J’ai toujours eu beaucoup d’affection pour cette chanteuse, morte vraiment trop tôt.
Cet album… parce qu’il contient le prélude de Bach, mentir, du mal, décidément, ça casse, que des merveilles.
L’astuce c’est de garder peau et pépins, et de les mettre à cuire dans un tissu fin dans une casserole où on a mis la chair de coings et bien couvert d’eau. Quand ils sont fondants, on récupère l’eau de cuisson, et on laisse égoutter la chair de coing, au moins une nuit. On peut presser le torchon contenant peau et pépins aussi (ça récupère un max de pectine). Ensuite, avec tout le jus obtenu, on ajoute le même poids en sucre et on met à cuire doucement en remuant de temps en temps. Pour savoir si ça prend, on met une assiette au frigo, et on coule une cuillère de gelée, on attend 1 ou 2 minutes. Si ça fige, c’est bon.
C’est une newsletter courte, plus courte que d’habitude: je crois que je bloque un peu sur le fait que vous ayez vraiment beaucoup aimé la précédente, et merci d’ailleurs pour vos adorables messages: j’ai peur de faire moins bien maintenant. (ça reviendra, il suffira que je reprenne l’assurance d’un gars sur Linkedin qui a fondé sa startup nulle et qui soule le monde de post inspirants).

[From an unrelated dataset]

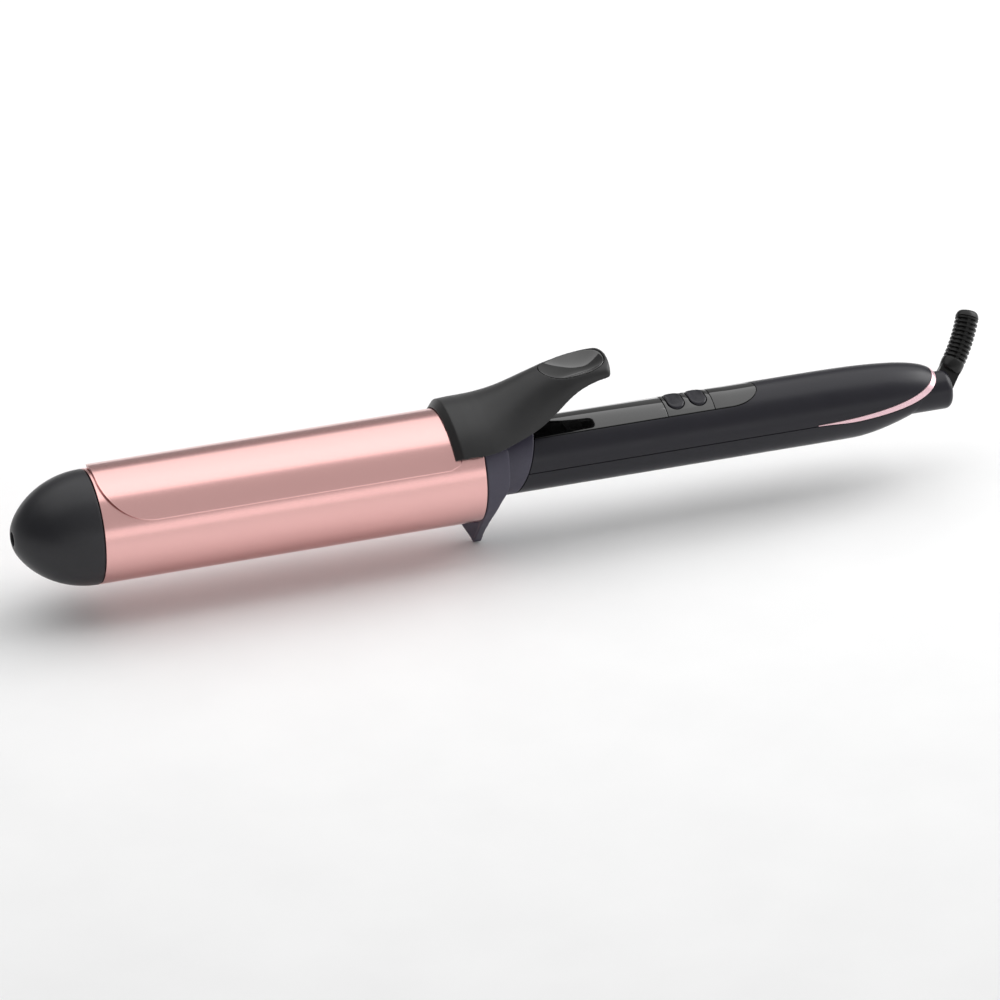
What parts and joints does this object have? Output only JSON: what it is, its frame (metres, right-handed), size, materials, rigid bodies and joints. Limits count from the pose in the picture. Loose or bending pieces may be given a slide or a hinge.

finalement assez peu de jeux de mots alors que coing-coings c'est vraiment une invit open bar !
la preuve que tu maîtrises Sandrine :)
C'est court mais c'est beau et tout tendre, bel hommage à ta Marraine.
Ces fruits jaunes bizarres doux dehors , dur dedans **qui donnent une gelée rose ça m'a toujours fascinée.